Recruitment has opened some incredible doors for me, I've met some amazing people and businesses, and I know my job changes people's lives. You don't get much more rewarding than that!

4. What do you think is the most significant barrier to female leadership?

Too many companies seem unwilling to work to retain women if they become mothers. Becoming a parent is a huge life-changing event, and people need to feel supported by their employers, and although it certainly doesn't mean the employee is any less committed, companies need to be open to making certain adjustments if they want that individual to thrive. This is particularly true for the primary caregiver (the vast majority of whom is female) if they wish to retain more mothers in today's workplace and build the female leadership pipeline for tomorrow.

Ways companies can retain and promote more women could include:

  • Responding promptly, positively and constructively to any flexible working requests they may receive

  • Encourage women and parenting networks within their organisation where employees can build informal bonds with those at a similar life stage to them

  • Invest in Return to Work coaching to ease the transition back to work for those who have taken parental leave

  • Measure who is being promoted and getting those pay rises to ensure no gender bias. Men are much more likely to put their hands up and ask for those pay rises and promotions, so you need to ensure your female employees aren't getting overlooked

5. International Women's Day is also about celebrating women and their achievements; what woman/women inspire you?

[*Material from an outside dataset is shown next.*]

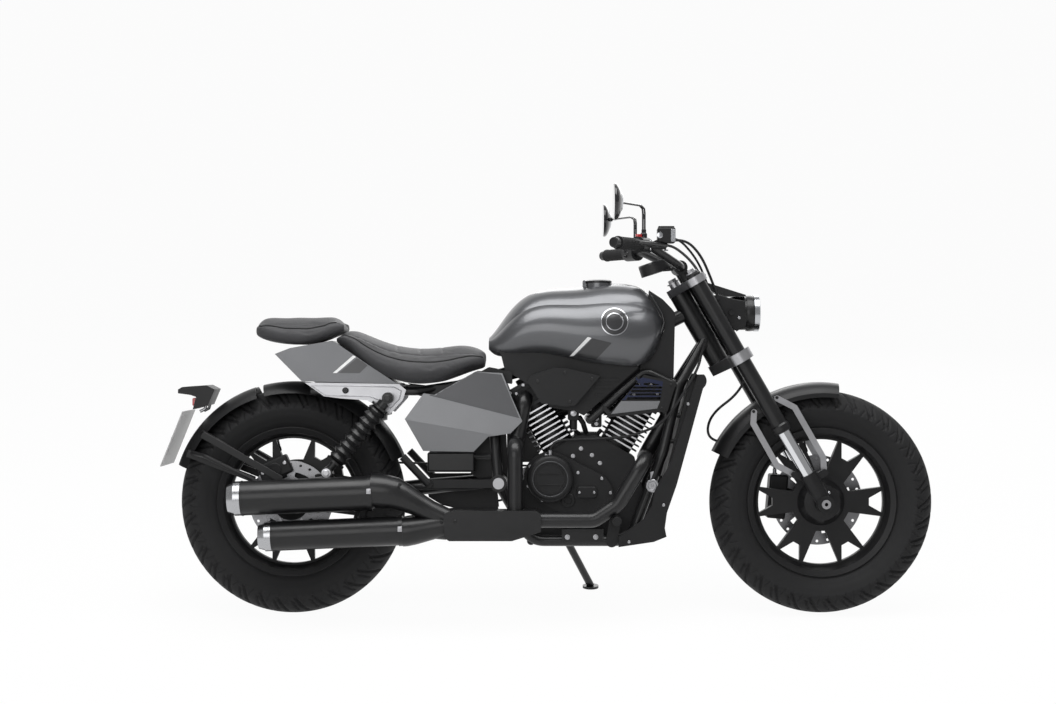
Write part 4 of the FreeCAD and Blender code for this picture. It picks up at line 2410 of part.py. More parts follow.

As an entrepreneur, it would have to be another female entrepreneur. And there are some absolutely incredible ones out there who have grown their businesses from scratch, including Sara Blakely (Founder of Spanx), Melanie Perkins (Founder of Canva) and Dragons Den, Sara Davies, who grew her craft business from her dining room table.

I also really admire Carol Middleton (the Princess of Wales' mum), who grew her multi-million-pound business, Party Pieces, from her kitchen during school hours. She now has a thriving £6m company with full-time employees but has been able to balance that success by being a hands-on parent and now grandparent.